During baseball season, St. Petersburg resident Claude McKenzie heads for sections 302 and 304 at Tropicana Field, where he works as a "fan host" for the Tampa Bay Rays.
"It's not the type of job you can really live on, but it offers socialization and a good time. It makes me feel special," said McKenzie, 55, who also holds down a day job at a nearby hotel.
Still, McKenzie was happy to hear Thursday that he is about to receive a jump in pay. The Rays are joining the likes of Wal-Mart, T.J. Maxx and other service industry employers and raising their minimum wage to $10 an hour.
For about 500 part-time workers like McKenzie, the bump will average about $1.75, Rays president Brian Auld said.

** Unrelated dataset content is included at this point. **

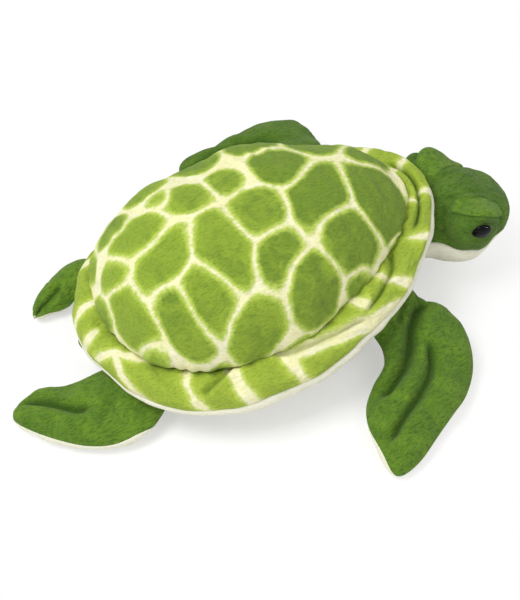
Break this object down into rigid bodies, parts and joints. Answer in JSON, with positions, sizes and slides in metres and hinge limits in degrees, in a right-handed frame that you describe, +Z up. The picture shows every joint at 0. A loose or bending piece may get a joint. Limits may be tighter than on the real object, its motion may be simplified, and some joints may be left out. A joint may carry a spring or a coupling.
{
  "type": "plush turtle",
  "caption": "Stuffed plush sea turtle lying on its belly, with a puffed shell and brim, and a head, flippers and tail that bend at their seams.",
  "frame": {"origin": "on the floor, on the flat of the belly under the middle of the shell", "axes": "+X forward through the head, +Y to the turtle's left, +Z up"},
  "size_m": [0.3268, 0.2782, 0.101],
  "materials": {
    "green_plush": "short dark green pile, soft and matt",
    "printed_plush": "short pile printed with yellow-green rounded cells and cream lines",
    "cream_plush": "short cream pile, matt",
    "polyester_filling": "white loose polyester fibre",
    "eye_plastic": "polished black",
    "washer_plastic": "plain moulded white"
  },
  "bodies": {
    "body": {"carapace_dome": "printed_plush", "carapace_rim": "printed_plush", "rim_underside": "cream_plush", "rim_filling": "polyester_filling", "belly_panel": "cream_plush", "body_filling": "polyester_filling"},
    "head": {"head_cover": "green_plush", "chin_panel": "cream_plush", "head_filling": "polyester_filling", "eyelid_left": "green_plush", "eyelid_right": "green_plush", "eye_left": "eye_plastic", "eye_right": "eye_plastic", "eye_washer_left": "washer_plastic", "eye_washer_right": "washer_plastic"},
    "front_flipper_right": {"front_flipper_right_top": "green_plush", "front_flipper_right_underside": "cream_plush", "front_flipper_right_filling": "polyester_filling"},
    "front_flipper_left": {"front_flipper_left_top": "green_plush", "front_flipper_left_underside": "cream_plush", "front_flipper_left_filling": "polyester_filling"},
    "rear_flipper_right": {"rear_flipper_right_top": "green_plush", "rear_flipper_right_underside": "cream_plush", "rear_flipper_right_filling": "polyester_filling"},
    "rear_flipper_left": {"rear_flipper_left_top": "green_plush", "rear_flipper_left_underside": "cream_plush", "rear_flipper_left_filling": "polyester_filling"},
    "tail": {"tail_top": "green_plush", "tail_underside": "cream_plush"}
  },
  "joints": [
    {"name": "head_nod", "type": "hinge", "parent": "body", "child": "head", "pos_m": [0.08678, -0.01079, 0.037], "axis": [0, 1, 0], "range_deg": [-5, 15]},
    {"name": "front_flipper_right_flap", "type": "hinge", "parent": "body", "child": "front_flipper_right", "pos_m": [0.06023, -0.03586, 0.02956], "axis": [-0.7984, -0.6021, 0], "range_deg": [-20, 12]},
    {"name": "front_flipper_left_flap", "type": "hinge", "parent": "body", "child": "front_flipper_left", "pos_m": [0.06023, 0.03586, 0.02956], "axis": [0.7984, -0.6021, 0], "range_deg": [-20, 12]},
    {"name": "rear_flipper_right_flap", "type": "hinge", "parent": "body", "child": "rear_flipper_right", "pos_m": [-0.07793, -0.02666, 0.01389], "axis": [-0.5344, 0.8452, 0], "range_deg": [-20, 5]},
    {"name": "rear_flipper_left_flap", "type": "hinge", "parent": "body", "child": "rear_flipper_left", "pos_m": [-0.07061, 0.03589, 0.01472], "axis": [0.6985, 0.7156, 0], "range_deg": [-20, 5]},
    {"name": "tail_flap", "type": "hinge", "parent": "body", "child": "tail", "pos_m": [-0.08477, 0.00995, 0.01312], "axis": [0.2053, 0.9787, 0], "range_deg": [-20, 20]}
  ]
}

People who work for the team's concessionaire, security firm and parking lot service will also get the raise, Auld said.
"We think it's the right thing to do. It will make their lives a little easier and we'll get better work out of them, too," Auld said.
"At $10 an hour, someone working 40 hours a week ends up with a little over $20,000 a year. That's been quoted as the living wage for a single person in Pinellas County," he said. "We are trying to do our part to get people there."
The push for higher wages is spreading within public and private sectors.
St. Petersburg Mayor Rick Kriseman announced in October that city workers will earn at least $12.50 an hour, compared to the federal minimum wage of $7.25 and Florida's $8.05.
Wal-Mart, long a target of criticism about working conditions, recently announced that it would set a wage floor of $9 an hour next month and $10 next year.
About 130 part-time Sentry Events Services employees provide security at Rays games, said CEO Ken Milburn. After talking it over with Auld last fall, Milburn raised pay to $10 an hour, as well.
"We feel we are getting better quality staff members," Milburn said. "With the economy, people are seeking to have a little more money to have these jobs."
Sentry also provides security at Raymond James Stadium, the MidFlorida Credit Union Amphitheatre and USF. As with the Rays, workers are attracted by flexible schedules, signing up for the events they want to work.
The Rays always have more job applicants than openings, Auld said.
McKenzie, who also dances on the field during the seventh inning, said he started with the team in 2008 at $7.25 an hour. During a six- or nine-game home stand, he might put in as much as 40 hours.
Recently, a guest in the hotel where he works recognized him.
"You cannot beat that kind of engagement with people. It's more than a game. It's about life," McKenzie said. "If they would give me $8 an hour, I would do it anyway."